Wendt soon found employment again, scoring a job at the Lake View, Iowa, Police Department—before becoming Adair’s chief of police in July 2018. Meanwhile, the indictment states that Wendt has owned two firearm supply stores—BW Outfitters—since 2013.
Prosecutors say that Wendt’s scheme involved both layers of his professional life—that he “obtained 10 machine guns for the Adair Police Department and 13 machine guns for BW Outfitters.”
He also allegedly wrote “approximately 22 additional demonstration law letters… requesting a demonstration of 52 total machine guns to the Adair Police Department for potential future purchase,” the indictment states. “Of those 52 guns requested by Wendt for demonstration… approximately 27 were in fact transferred and acquired” by other gun stores.
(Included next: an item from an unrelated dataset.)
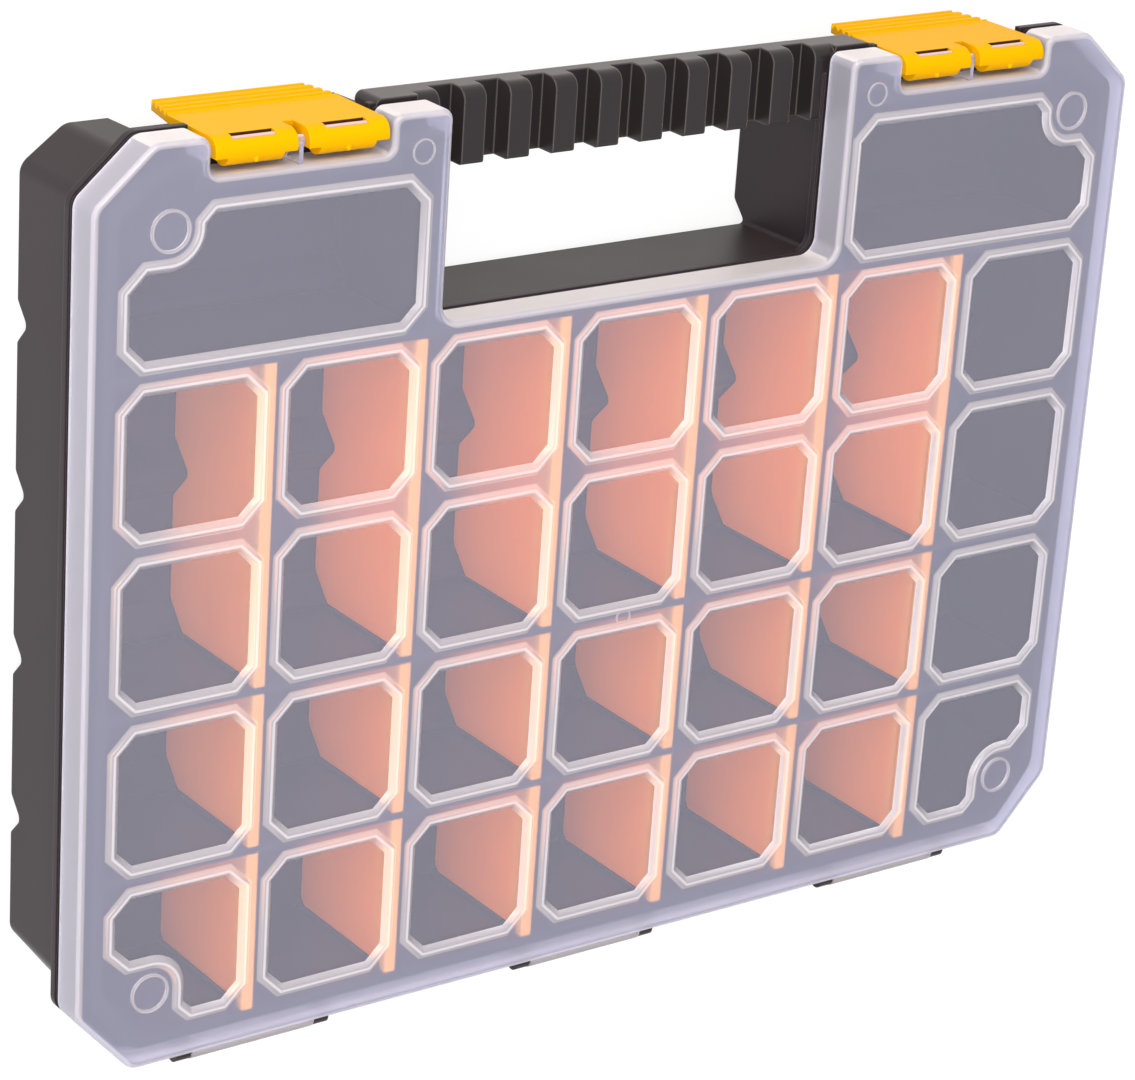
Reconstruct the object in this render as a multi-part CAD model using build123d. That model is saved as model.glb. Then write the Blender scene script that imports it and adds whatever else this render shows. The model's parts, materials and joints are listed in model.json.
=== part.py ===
from build123d import *
from math import atan2, cos, hypot, pi, sin, tan
import os

# All sizes are in millimetres. The box lies on its back as it does in use: X runs along
# its width, Y from the hinges to the handle and Z from the back of the tray to the lid.
# While the pieces are drawn, Y is counted from the middle of the first row of windows.

# Grid of small compartments
columns = 7
column_pitch = 53.0
row_pitch = 53.5
grid_shift = -1.9
tower_columns = 2

# Outline shared by the lid and the flange of the tray
side_margin = 10.5
bottom_margin = 11.25
top_zone = 69.05
top_chamfer = (19.4, 17.3)
bottom_chamfer = (19.4, 21.4)
outline_radius = 6.0
finger_margin = 3.7
hand_floor_rise = 2.15
hand_corner_radius = 6.0
finger_width = 21.0
finger_radius = 3.5
recess_side_margin = 38.0
recess_depth = 11.8
recess_radius = 3.0

# Levels above the back of the tray
case_depth = 58.4
lid_depth = 12.1
seat_gap = 0.2
seat_rise = 2.2
seat_inset = 0.8
flange_thickness = 2.4

# Lid shell
lid_wall = 1.8
lid_plate = 2.0
lid_edge_radius = 2.0
lid_corner_least = 0.5
rim_gap = 0.8
rim_side_gap = 0.4

# Tray
tub_side_inset = 6.0
tub_top_inset = 7.6
tub_bottom_inset = 6.0
tub_gap_margin = 0.9
tub_floor_margin = 0.2
tub_top_chamfer = (14.6, 11.0)
tub_bottom_chamfer = (14.7, 19.1)
tub_radius = 6.0
tub_hand_radius = 1.5
tub_tower_chamfer = 4.0
tub_draft = 1.3
tub_back_radius = 1.2
tray_wall = 2.0
tray_floor = 2.0
cross_wall = 2.0
latch_notch_depth = 3.8
latch_notch_gap = 0.8
latch_notch_slant = 5.8

# Grooves across the back, which stand up as ridges inside
groove_rise = 1.4
groove_half = 7.5
groove_depth = 7.4
groove_apex_radius = 2.4
groove_edge_radius = 6.0
ridge_foot_margin = 1.6
ridge_rise = 1.2

# Dividers and the guides that hold them
divider_thickness = 1.8
divider_rim_width = 4.2
divider_rim_height = 3.0
divider_top_gap = 1.0
divider_floor_gap = 0.3
divider_end_gap = 0.2
divider_back_radius = 5.0
divider_notch_radius = 2.5
guide_gap = 0.25
guide_thickness = 1.2
guide_reach = 1.4

# Hinges
hinge_side_margin = 67.1
hinge_below = 3.5
hinge_depth = 10.0
ear_spacing = 50.5
ear_thickness = 5.2
ear_radius = 3.2
barrel_radius = 3.4
barrel_end_gap = 0.35
hinge_pin_radius = 1.6
hinge_pin_length = 4.0
pin_clearance = 0.1
ear_foot_length = 5.5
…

In total, prosecutors allege that Wendt purchased 25 machine guns for his police department—of four total people, including himself—and requested 65 more for demonstration. Among the weapons Wendt sought to obtain for the department, according to the feds, was a rotary M134 minigun, a firearm that is usually mounted on military helicopters.
“The Adair Police Department does not own a helicopter,” the indictment says, noting the ATF denied the transfer.
Then, Wendt allegedly sold several guns registered to the force for profit—and rented out machine guns registered to his department or gun store. The indictment notes that some of the weapons were bought with Wendt’s personal funds, and it is not immediately clear if he used any city money in the alleged scheme.
If Wendt is determined to paint the federal case as some kind of harsh crackdown on sane gun-loving behavior, he may not be able to count on universal support from the local law enforcement community.
A spokesperson for the Iowa Police Chiefs Association said that while she was not familiar with Wendt’s case, the organization “partners with federal law enforcement agencies and that includes ATF.”
“All officers are sworn to an oath to enforce the laws of the land and Constitution,” the spokesperson added. “Violating that oath is an embarrassment to the profession.”